Going forward, he’s relying on donations coming in online and through the mail. Wreaths can be purchased and specified for individual veteran’s graves in any of Branford’s seven cemeteries, but general donations are also welcome. Wreaths are $15 (donations can be made in any amount; sponsorship levels are also available). Donations can be given online at www.wreathsacrossamerica.org/CT0101. By mail, checks made payable to “Wreaths Across America” can be mailed to: Mark Hally, 18 Wilford Avenue, Branford, CT 06405.
Mark is also currently organizing (and seeking) manpower to help fan out on Dec. 14 to place the wreaths on Branford veterans’ graves. Members of his scouting troop and representatives from Branford veterans’ and area veterans’ organizations have already signed up to help, but more volunteers are needed. He’s hoping to gather 100 volunteers, who would be laying five wreaths each. Volunteers are also needed to help remove wreaths in January. To volunteer, email email@example.com.

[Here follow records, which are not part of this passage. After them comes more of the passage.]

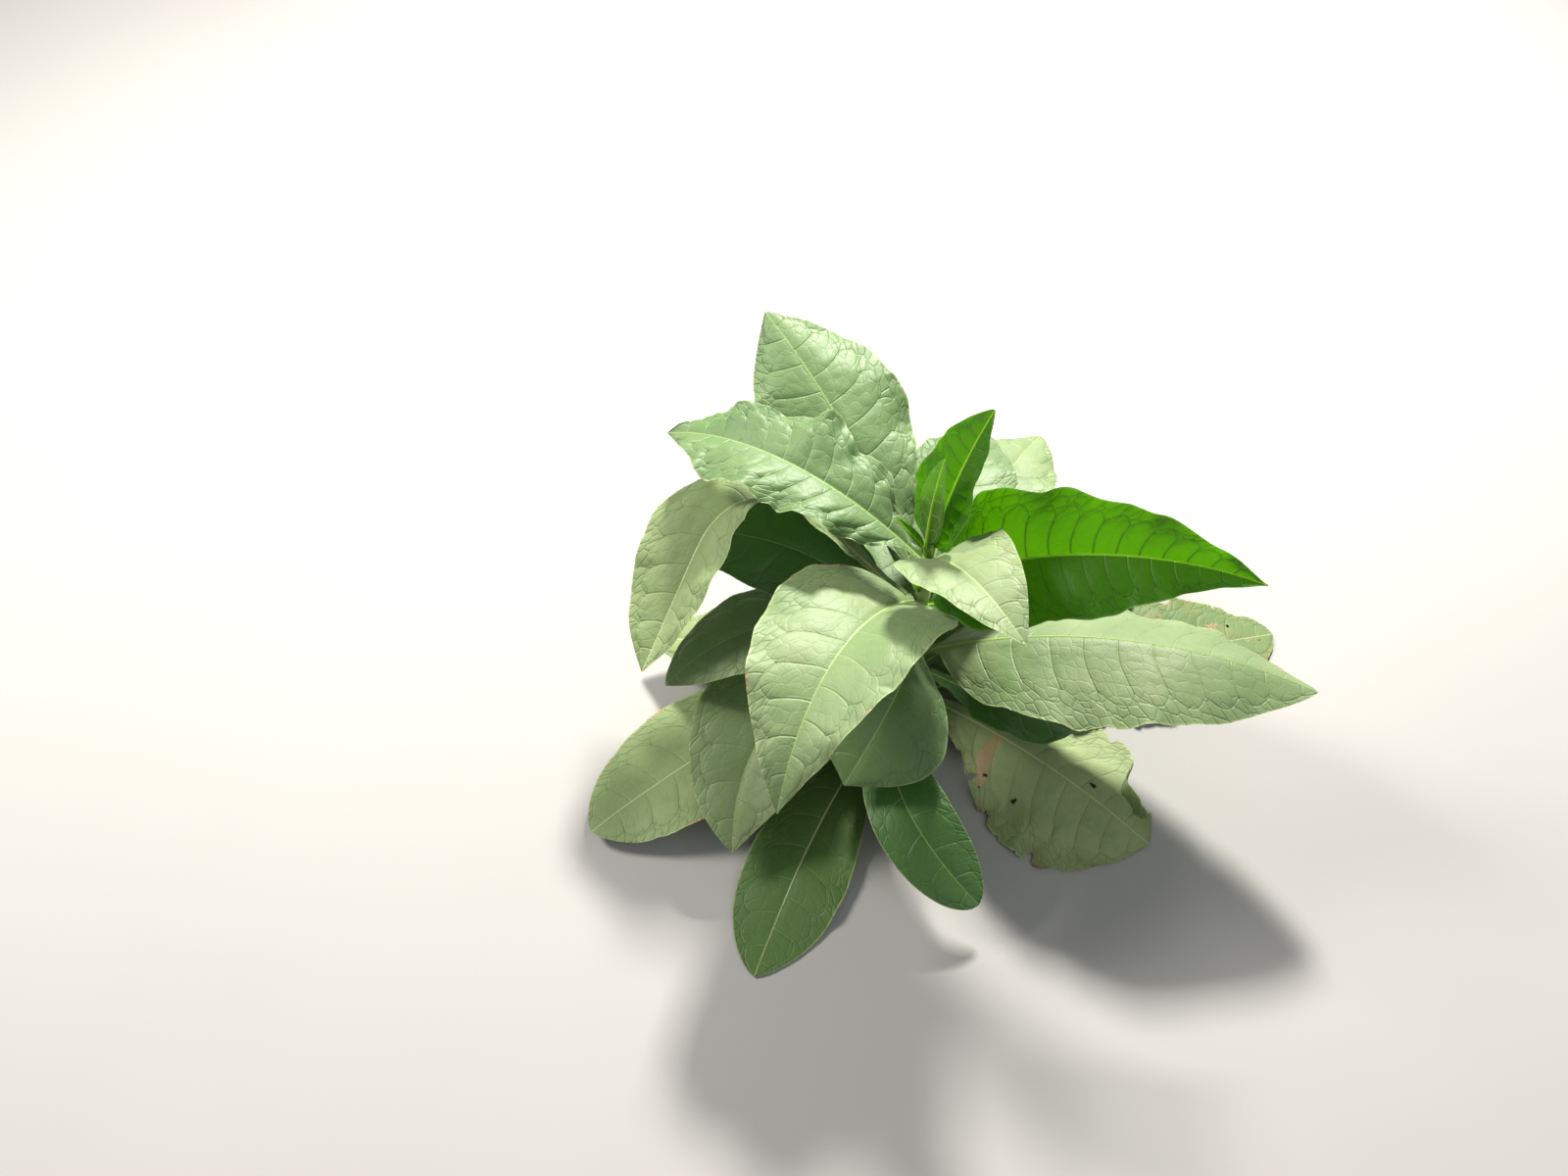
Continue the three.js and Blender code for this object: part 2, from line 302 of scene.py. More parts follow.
FLOOR_LIGHT = srgb(168, 166, 163)
FLOOR_DARK = srgb(164, 162, 159)

floor_paint, make, output = new_shader("pale floor")
here = make.on_object()
mottle = make.noise(here, 3.0)
surface = make.put(
    "ShaderNodeBsdfPrincipled", {},
    {"Base Color": make.mix(mottle, FLOOR_DARK, FLOOR_LIGHT), "Roughness": 0.9},
)
make.feed(output.inputs["Surface"], surface)
floor_mesh.materials.append(floor_paint)
print("floor finish made")

# %% [markdown]
# Every leaf follows one rule: a midrib that starts at the stem, droops and may swing sideways,
# and an outline of which the halves fold up at the midrib and curl down at the margins. The
# table holds what differs from leaf to leaf, in millimetres and degrees, top leaf first. It
# is the table that the solids were made from, with how dusty, aged and puckered each leaf is.
# The dust value also holds painted light: leaves that are lit are set paler, and leaves in
# shade darker.

# %% The leaf table
MM = 0.001


@dataclass
class Leaf:
    """One leaf's form and looks."""

    kind: str               # young, grown or old
    height: float           # how high it leaves the stem
    azimuth: float          # where it points, from +X towards +Y
    length: float
    width: float
    rise: float             # how steeply it starts
    droop: float            # how far it has bent down at the tip
    swing: float = 0        # how far it turns sideways by the tip
    roll: float = 0         # how far the blade leans to its left
    fold: float = 8         # how steeply the halves stand up at the midrib
    curl: float = 20        # how far they bend down again at the margins
    ruffle: float = 4       # depth of the margin's waves
    waves: float = 3
    belly: float = 0.42     # where it is widest, as a share of its length
    point: float = 0.9      # how slim the tip is
    stalk: float = 0.06     # share of the length with no blade
    rest: float = 0         # height that it lies on
    knee: float = 0         # share of its length where it bends over, 0 if it bends evenly
    spacing: float = 44     # distance between side veins
    # The dust value is partly dust and partly painted light: higher on lit leaves, lower on shaded ones.
    dust_and_light: float = 0.5       # how dusty and pale it looks
    age: float = 0.0        # how yellow and brown it has gone
    pucker: float = 1.0     # how deeply it is quilted between the veins
    torn: float = 0.0       # how ragged its margin is
    holes: float = 0.0      # how much of it has been eaten away
    scar: float = 0.0       # share of its length where a dry streak crosses one half
    turned: float = 0.0     # share of its length where the left margin has turned up


LEAVES = {
    "spear_leaf": Leaf("young", 326, 216, 145, 45, 88, -12, swing=-18, roll=4, fold=3, curl=12,
        ruffle=0, belly=0.46, point=0.8, pucker=0.5),
    "bright_top_leaf": Leaf("young", 316, 32, 209, 100, 82, 22, swing=-3, roll=-4, fold=16,
        curl=4, ruffle=3, point=0.76, spacing=20, dust_and_light=0.05, pucker=0.8),
    "front_top_leaf": Leaf("grown", 303, 286, 245, 132, 56, 73, swing=14, roll=6, fold=16,
        curl=4, ruffle=3, belly=0.36, point=0.97, spacing=34, dust_and_light=1.0, pucker=0.7),
    "puckered_left_leaf": Leaf("grown", 296, 146, 411, 153, 29, 63, swing=-1, roll=-6, fold=17,
        curl=18, ruffle=9, waves=4, belly=0.48, point=1.07, spacing=31, dust_and_light=0.4, pucker=1.8),
    "tall_back_leaf": Leaf("grown", 240, 115, 424, 192, 30, 19, swing=9, roll=-15, fold=0,
        curl=26, ruffle=6, belly=0.6, point=1.04, pucker=1.2),
    "bright_right_leaf": Leaf("young", 252, 341, 417, 178, 48, 64, swing=6, roll=48, fold=34,
        ruffle=7, waves=4, belly=0.32, point=1.1, spacing=26, dust_and_light=0.0, pucker=0.8),
    "broad_front_leaf": Leaf("grown", 226, 225, 394, 222, 42, 91, swing=30, roll=13, fold=17,
        curl=8, ruffle=5, belly=0.37, point=1.1, dust_and_light=0.8, age=0.15),
    "middle_back_leaf": Leaf("grown", 209, 72, 350, 170, 27, 62, ruffle=5),
    "sweeping_left_leaf": Leaf("old", 198, 143, 524, 149, 24, 51, swing=101, roll=21, fold=29,
        curl=19, belly=0.68, point=0.96, knee=0.49, spacing=38, dust_and_light=0.65, age=0.04,
        pucker=1.3),
    "curled_front_leaf": Leaf("grown", 166, 263, 247, 172, 21, 73, swing=-40, roll=-13, curl=25,
        belly=0.64, point=1.09, dust_and_light=0.45),
    "pale_back_leaf": Leaf("grown", 160, 60, 405, 170, 25, 52, ruffle=6, belly=0.45, dust_and_light=0.8,
        age=0.2),
    "low_left_leaf": Leaf("grown", 132, 176, 351, 131, 38, 74, swing=38, roll=1, fold=5,
        curl=21, ruffle=3, belly=0.54, point=0.84, dust_and_light=0.7),
    "under_right_leaf": Leaf("grown", 90, 316, 230, 100, 17, 46, swing=37, roll=-9, curl=14,
        belly=0.65, point=1.06, dust_and_light=0.1, pucker=0.6),
    "long_right_leaf": Leaf("grown", 116, 346, 505, 241, 36, 52, swing=-5, roll=-11, fold=-18,
        curl=8, ruffle=5, belly=0.47, point=0.81, dust_and_light=0.85, pucker=0.85),
    "shaded_left_leaf": Leaf("grown", 153, 152, 350, 135, 42, 72, swing=12, roll=-16,
        belly=0.58, dust_and_light=0.2),
    "front_left_leaf": Leaf("grown", 79, 190, 393, 186, 26, 63, swing=81, roll=-4, fold=13,
        curl=9, ruffle=3, belly=0.52, point=0.94, dust_and_light=0.9, age=0.1),
    "low_back_leaf": Leaf("grown", 92, 107, 400, 180, 16, 44, ruffle=5, dust_and_light=0.4),
    "low_right_back_leaf": Leaf("grown", 68, 30, 400, 170, 16, 46, ruffle=5, rest=2, dust_and_light=0.4),
    "rounded_front_leaf": Leaf("grown", 52, 240, 374, 98, 26, 59, swing=86, roll=18, fold=5,
        curl=9, ruffle=2, belly=0.68, point=0.57, dust_and_light=0.1, pucker=0.4),
    "ground_left_leaf": Leaf("old", 63, 168, 350, 160, 6, 20, curl=10, belly=0.5, dust_and_light=0.6,
        age=0.3),
    "wide_left_leaf": Leaf("old", 42, 191, 461, 219, 2, 16, swing=34, roll=21, fold=-3, curl=5,
        belly=0.55, point=0.63, rest=16, dust_and_light=0.6, age=0.14, pucker=1.2),
    "torn_right_leaf": Leaf("old", 32, 327, 364, 252, 6, 23, swing=-8, roll=-6, fold=-13,
        curl=16, belly=0.68, point=0.71, spacing=34, dust_and_light=1.0, age=0.3, pucker=2.0, torn=0.2,
        holes=0.4, scar=0.36, turned=0.885),
    "ground_back_leaf": Leaf("old", 32, 82, 370, 170, 4, 18, curl=10, belly=0.5, dust_and_light=0.6,
        age=0.4, torn=0.1, holes=0.3),
    "ground_front_leaf": Leaf("old", 19, 236, 440, 131, 7, 25, swing=15, roll=-2, fold=2,
        curl=6, ruffle=3, belly=0.68, point=0.76, dust_and_light=0.0, age=0.08, pucker=0.3, holes=0.15),
    "ground_right_leaf": Leaf("old", 20, 12, 530, 190, 3, 12, fold=4, curl=8, ruffle=5,
        belly=0.6, point=0.6, dust_and_light=0.2, age=0.5, torn=0.26, holes=0.9),
    "axil_leaf": Leaf("young", 214, 328, 64, 26, 50, 40, fold=16, curl=14, ruffle=0, dust_and_light=0,
        pucker=0.3),
    "side_shoot_leaf": Leaf("young", 240, 205, 46, 15, 70, 20, fold=18, curl=8, ruffle=0,
        dust_and_light=0, pucker=0.2),
    "bud_leaf_left": Leaf("young", 317, 165, 62, 16, 50, 0, fold=24, curl=4, ruffle=0, dust_and_light=0.2,
        pucker=0.2),
    "bud_leaf_front": Leaf("young", 308, 245, 44, 14, 56, -20, fold=26, curl=4, ruffle=0,
        dust_and_light=0.2, pucker=0.2),
}
print("leaves in the table:", len(LEAVES))

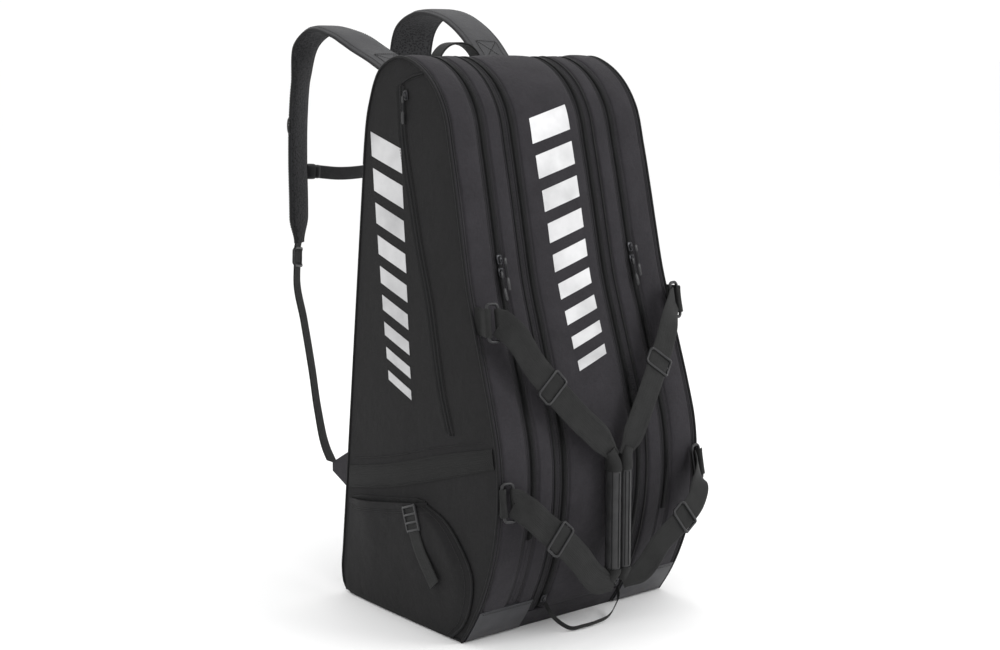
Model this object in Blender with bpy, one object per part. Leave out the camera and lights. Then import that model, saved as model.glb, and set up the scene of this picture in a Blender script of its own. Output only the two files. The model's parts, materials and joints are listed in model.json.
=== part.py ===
# Racket tournament bag: three zipped compartments side by side, shoulder straps on
# the back, two ring-hung carry handles on the front. Metres, +Z up. The origin is the
# centre of the flat base; the front faces -Y, the back panel +Y.
import math
import bmesh
import bpy
from mathutils import Vector

# ---- driving dimensions --------------------------------------------------------
HALF_W = 0.1815        # half width at the base
TAPER = 0.099          # share of the width lost per metre of height
HEIGHT = 0.765
ARC_Y, ARC_Z, ARC_R = 0.142, 0.215, 0.350   # belly arc of the lower front
WALL = 0.005           # padded wall
SEAM = 0.0842          # half width of the centre compartment
ZIP_X = 0.1225         # zips of the side compartments
FLAP_X = 0.0680        # zips of the centre flap
LIP = 0.0004           # half of the clearance between two zip lips
FOLD_Z = 0.178         # lower fold of a side cover
COVER_TOP_BACK = 0.655 # where a side cover's rim leaves the back
WEB_W, WEB_T = 0.038, 0.0018      # carry handle webbing
BAR_R = 0.0021                     # ring bar radius

scene = bpy.context.scene
for o in list(bpy.data.objects):
    bpy.data.objects.remove(o, do_unlink=True)

# ---- materials -----------------------------------------------------------------
MATS = {}


def material(name, rgb, rough, metal=0.0):
    m = bpy.data.materials.new(name)
    m.use_nodes = True
    b = m.node_tree.nodes.get("Principled BSDF")
    b.inputs["Base Color"].default_value = (rgb[0], rgb[1], rgb[2], 1.0)
    b.inputs["Roughness"].default_value = rough
    b.inputs["Metallic"].default_value = metal
    MATS[name] = m


material("shell_fabric", (0.022, 0.022, 0.024), 0.85)
material("coated_fabric", (0.060, 0.060, 0.068), 0.45)
material("webbing", (0.026, 0.026, 0.027), 0.75)
material("mesh_padding", (0.030, 0.030, 0.032), 0.95)
material("plastic", (0.012, 0.012, 0.013), 0.35)
material("zip_metal", (0.020, 0.020, 0.022), 0.30, 0.6)
material("grip_leather", (0.018, 0.018, 0.019), 0.50)
material("elastic", (0.030, 0.030, 0.030), 0.80)

# ---- helpers -------------------------------------------------------------------


def k(z):
    return 1.0 - TAPER * z


def make(name, verts, faces, mat, origin=(0, 0, 0)):
    me = bpy.data.meshes.new(name)
    o = Vector(origin)
    me.from_pydata([Vector(v) - o for v in verts], [], faces)
    bm = bmesh.new()
    bm.from_mesh(me)
    bmesh.ops.recalc_face_normals(bm, faces=bm.faces)
    bm.to_mesh(me)
    bm.free()
    ob = bpy.data.objects.new(name, me)
    ob.location = o
    scene.collection.objects.link(ob)
    me.materials.append(MATS[mat])
    return ob


def combine(target, cutter, op):
    """Boolean the target with the cutter and drop the cutter."""
    m = target.modifiers.new("cut", "BOOLEAN")
    m.operation = op
    m.object = cutter
    m.solver = "EXACT"
    bpy.context.view_layer.update()
    dg = bpy.context.evaluated_depsgraph_get()
    me = bpy.data.meshes.new_from_object(target.evaluated_get(dg))
    target.modifiers.clear()
    target.data = me
    bpy.data.objects.remove(cutter, do_unlink=True)
    return target


def spline(ctrl, per=4):
    """Catmull-Rom through the control points, any dimension."""
    pts = [Vector(p) for p in ctrl]
    pts = [pts[0] * 2 - pts[1]] + pts + [pts[-1] * 2 - pts[-2]]
    out = []
    for i in range(1, len(pts) - 2):
        a, b, c, d = pts[i - 1], pts[i], pts[i + 1], pts[i + 2]
        for j in range(per):
            t = j / per
            out.append(0.5 * (2 * b + (c - a) * t + (2 * a - 5 * b + 4 * c - d) * t * t
                              + (3 * b - a - 3 * c + d) * t ** 3))
    out.append(pts[-2])
    return out


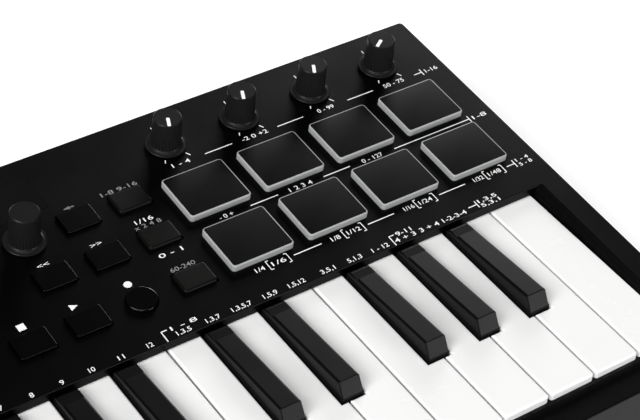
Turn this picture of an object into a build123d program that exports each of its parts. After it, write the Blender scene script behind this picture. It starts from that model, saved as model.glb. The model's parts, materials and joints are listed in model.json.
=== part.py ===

“On Saturday, Dec. 14, [Wreaths Across America] will lay all the wreaths nationwide, and that’s when we’re going to be doing this,” says Mark. “I was in Middletown when they did this last year, and it’s just so impactful. Every veteran’s grave, as far as you could see, was covered by a wreath within 15 minutes,” says Mark. “It’s something you don’t see every day, especially in a small town like Branford.”
Mark is also planning to hold a public ceremony at St. Agnes Cemetery on Saturday, Dec. 14 at noon to mark WAA Day in Branford.
“We’re hoping to have Taps played, and a 21-gun salute and a Blessing of the Wreaths,” says Mark. “We’re going to thank people for coming out and explain why we’re doing this to honor veterans. We’ll have our volunteers meet there, and then disperse to [other] cemeteries.”
Those Dec. 14 volunteers will also be helping to honor each veteran by saying the military member’s name out loud as each wreath is laid, Mark notes.
“What Wreaths Across America says to do, and what I saw in Middletown, is you say the veteran’s name that’s on the gravestone and you lay the wreath. And you also thank them, out loud, for their service. So it’s a very meaningful moment,” he says.